Capex at Khadagpur slightly delayed; management expects to
start production in Q2FY12E
n Company has committed for the Capex of Rs 1.7-1.8 bn mainly in the MHS division.
A part of it has already been made on land and other assets.
n This also includes the royalty on imported machinery that can be paid within six
months of purchase. The cash outflow is likely to be at Rs 700-800 mn in FY12E.
n Management has stated that the sales mix of the company is likely to get altered
from currently 80% of Caterpillar business and 20% of MHS business to
50% of Caterpillar and 50% of MHS business in next 4-5 years.


Company has been exploring various routes of Capex funding;
shareholder's approval for raising equity through private placement
in place
n Management has been evaluating various options available for funding the
capex requirement. Company has taken the approval from the shareholders for
raising equity up to maximum of Rs 2.5 bn through QIP route.
n Company long term debt stands at Rs 220 mn. Company's current D/E stands at
0.4 (long term Debt/Equity at 0.08) and we believe that it is well positioned to
raise further debt to fund Capex.
n Company has recorded significant increase in working capital at Rs 2.6 bn in
1HYFY11. This is mainly due to the fact that Caterpillar dispatches goods on
managed distribution basis. Therefore company has to get enough inventories in
place to suffice the sales plan for next few months.

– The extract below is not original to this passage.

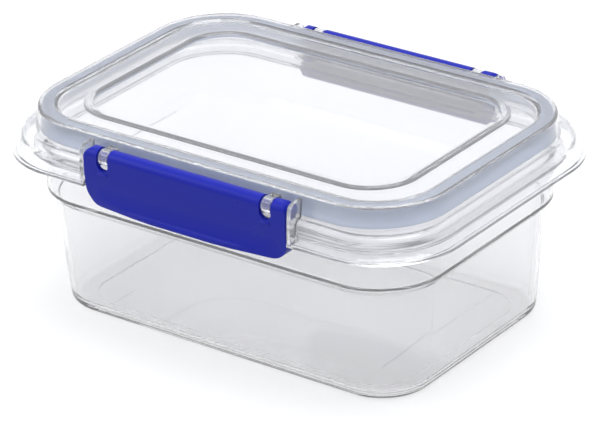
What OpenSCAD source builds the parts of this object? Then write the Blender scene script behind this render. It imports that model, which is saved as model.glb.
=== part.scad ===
// Snap lid food container: a clear drafted container, a clear lid with a
// gasket in its raised ring, and a swinging clip on each long side.
// Millimetres, +Z up. The origin is at the bottom centre of the container,
// +X runs along the long sides, and the front clip is on the -Y side.
//
// A profile is drawn as [offset, height]: the offset is measured outwards from
// a named outline, and the profile is then carried round that outline.

/* [Container] */
// Length over the rim
rim_l = 158.8; // [130:1:220]
// Width over the rim
rim_w = 106.8; // [90:1:160]
// Height of the rim above the table
rim_h = 71.3; // [50:1:120]
// Corner radius of the rim
rim_r = 23.4; // [18:0.5:27]
// Thickness of the walls
wall = 1.6; // [1.2:0.1:2.2]
// Thickness of the floor
floor_t = 2.0; // [1.4:0.1:3]
// Lean of the side walls, in degrees from upright
draft = 5.2; // [2:0.2:7]
// Rounding of the bottom edge, outside
foot_r = 3.3; // [1.5:0.1:5]
// Rounding between the walls and the floor, inside
inner_r = 3.0; // [1.5:0.1:5]
// Depth of the recess under the floor
recess_d = 0.8; // [0.3:0.1:1]
// Width of the foot ring that the container stands on
foot_w = 6.6; // [4:0.2:10]
// Corner radius of the recess under the floor
recess_r = 13.0; // [8:0.5:16]

/* [Collar] */
// Height of the collar, from the rim down to its lower step
collar_h = 27.3; // [22:0.5:34]
// Step from the side wall out to the collar
collar_step = 2.6; // [1:0.1:4]
// Height over which that step runs
step_h = 3.0; // [1.5:0.1:5]
// Distance that the collar stands outside the rim
collar_out = 1.0; // [0.6:0.1:1.4]
// Distance from the rim down to the top of the flange
flange_drop = 11.1; // [10.6:0.1:12]
// Distance that the flange stands outside the rim
flange_out = 4.6; // [3:0.1:4.8]
// Thickness of the flange
flange_t = 1.4; // [1:0.1:2]
// Distance that the catch under each clip stands outside the rim
catch_out = 7.0; // [6.6:0.1:7.2]
// Height of the outer face of the catch
catch_face = 1.6; // [1:0.1:2]
// Height of the sloped tooth of the catch
tooth_h = 2.4; // [1.6:0.1:3]
// Width of the flat under the tooth
tooth_flat = 1.4; // [0.8:0.1:2]
// Slope of the tooth, in degrees from level
tooth_slope = 58; // [54:1:64]

/* [Lid] */
// Thickness of the lid
lid_t = 1.4; // [1:0.1:1.6]
// Gap between the rim and the wall of the lid's ring
ring_gap = 1.55; // [1.4:0.05:2]
// Inside corner radius of the ring
ring_r = 25.95; // [22:0.5:27]
// Lean of the ring's outer wall, in degrees from upright
ring_draft = 8; // [2:0.5:10]
// Height of the ring above the shoulder
ring_h = 7.95; // [7:0.1:9]
// Width of the gasket groove inside the ring
groove_w = 4.65; // [4.2:0.05:5.4]
// Thickness of the plug wall inside the groove
plug_t = 1.3; // [1:0.1:1.8]
// Length of the plug wall below the groove
plug_h = 6.0; // [3:0.2:8]
// Step from the top of the ring down to the deck
deck_drop = 1.1; // [0.6:0.1:1.3]
// Inset of the bead from the rim at the short ends
bead_inset_l = 13.2; // [12:0.2:20]
// Inset of the bead from the rim at the long sides
bead_inset_w = 11.9; // [11:0.2:20]
// Corner radius of the bead
bead_r = 16.8; // [10:0.2:22]
// Width of the bead
bead_w = 3.4; // [2.4:0.1:4.4]
// Height of the bead above the deck
bead_h = 1.0; // [0.5:0.1:1.2]
// Depth of the centre panel below the deck
panel_drop = 0.6; // [0.3:0.1:0.8]

/* [Skirt] */
// Distance that the shoulder stands outside the rim
shoulder_out = 7.0; // [6.8:0.1:7.4]
// Rounding of the shoulder's top edge
shoulder_r = 3.0; // [2:0.1:3.2]
// Height of the upright face of the shoulder
shoulder_face = 0.9; // [0.5:0.1:1.6]
// Distance that the lip stands outside the shoulder
lip_out = 3.6; // [2.6:0.1:5]
// Height of the outer edge of the lip
lip_h = 1.0; // [0.7:0.1:1.4]
// Outside corner radius of the lip
lip_r = 30.0; // [26:0.5:34]

/* [Gasket] */
// Thickness of the gasket where the rim presses on it
seal_t = 1.8; // [1.4:0.1:2.4]
// Thickness of the gasket's outer flap
flap_t = 0.65; // [0.4:0.05:0.7]
// Length of the flap below the thick part
flap_h = 4.4; // [2:0.1:4.8]
// Clearance between the gasket and its groove
seal_clear = 0.25; // [0.15:0.05:0.3]
// Clearance between the gasket and the rim
rim_clear = 0.25; // [0.1:0.05:0.5]

/* [Clips] */
// Length of each clip
clip_l = 84; // [60:1:90]
// Thickness of the clip's plate
clip_t = 1.7; // [1.4:0.1:2]
// Radius of the roll along the clip's top
roll_r = 3.1; // [3:0.1:3.3]
// Distance from the top of the lid down to the top of the roll
roll_drop = 1.6; // [1:0.1:1.8]
// Gap between the roll and the wall of the ring
roll_gap = 0.6; // [0.4:0.1:0.8]
// Clearance between the clip's hook and the catch
catch_gap = 0.25; // [0.15:0.05:0.4]
// Length of the hook's sloped face, below the catch
hook_l = 5.0; // [4.4:0.1:5.6]
// Thickness of the clip's toe below the hook
toe_t = 1.1; // [0.8:0.1:1.6]
// Distance that the face leans in towards the toe
face_lean = 1.2; // [0.4:0.1:1.5]
// Distance that the finger grip stands outside the toe
grip_out = 3.3; // [2:0.1:4.5]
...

n Company expects to liquidate a part of these inventories in the second half of
FY12, proceeds of which is likely to get utilized for funding Capex.


Business Outlook: Domestic market is expected to remain buoyant
in 12E; driven by pick up in demand for infrastructure equipment
n We expect Indian Infrastructure Equipment Industry (IE) to grow at a 25% CAGR
between FY10-12 on account of targeted investment of $500 bn on various infrastructure
projects under eleventh five year plan in India.

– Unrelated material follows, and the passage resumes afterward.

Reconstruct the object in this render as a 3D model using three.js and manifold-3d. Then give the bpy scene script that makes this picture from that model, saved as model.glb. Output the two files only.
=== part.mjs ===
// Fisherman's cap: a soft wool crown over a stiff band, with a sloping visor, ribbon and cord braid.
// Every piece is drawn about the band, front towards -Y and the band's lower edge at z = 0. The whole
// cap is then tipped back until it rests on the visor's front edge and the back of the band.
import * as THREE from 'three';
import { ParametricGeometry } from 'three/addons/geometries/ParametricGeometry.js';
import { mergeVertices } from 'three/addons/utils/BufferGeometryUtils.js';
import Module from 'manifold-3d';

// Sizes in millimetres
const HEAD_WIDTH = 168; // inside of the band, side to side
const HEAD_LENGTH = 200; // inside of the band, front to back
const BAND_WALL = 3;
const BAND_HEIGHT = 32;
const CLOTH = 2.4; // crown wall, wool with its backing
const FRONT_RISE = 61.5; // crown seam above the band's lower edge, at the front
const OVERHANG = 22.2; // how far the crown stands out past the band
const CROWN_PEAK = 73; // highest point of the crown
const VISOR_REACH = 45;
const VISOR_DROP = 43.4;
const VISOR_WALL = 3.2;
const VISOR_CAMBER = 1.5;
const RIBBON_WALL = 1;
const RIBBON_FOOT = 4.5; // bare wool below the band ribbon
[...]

n Company is well poised to grow at a consolidated CAGR of 20% over FY10-12E
in all the three business verticals viz. MHS, PSS and CMS. We believe that going
ahead, company would immensely benefit from favourable macros, dominant
brand perception of Caterpillar products.


n In FY10, company recorded 43% growth in rental income by surpassing fleet of
over 200 units. Going forward, company aims to ramp up its equipment rental
business, making it an integral part of operations given its nascent yet promising
growth opportunity.
n Further, we believe that the company would increase focus on regional markets,
industry segments and customers through the newly formed Territorial
dealerships under Tractors India Private Limited (TIPL), increasing market coverage,
supported by opening new branches across India.
n We also believe that increasing construction and oil exploration activity along
with significant gas-based captive power capacity getting commenced in northern
India offers visibility for the growth of PSS segment.
n Company's investment in MHS plant at Khadagpur is in progress and is expected
to get completed by FY12. Management expects to generate revenues to the
tune of Rs 2 bn in its first full year of completion.
n We believe that the improvement in the government spending is likely to benefit
the company and the peer group (TIL, Gujarat Apollo and Greaves cotton) in the
long run.
Valuation and recommendation
n At current price of Rs.539, company's stock is trading at 6.9x and 4.1x P/E and
EV/EBITDA on FY12E earnings respectively.
n We value the company using DCF valuation methodology and derive a price target
of Rs.850 per share.
n We maintain our BUY rating on company's stock.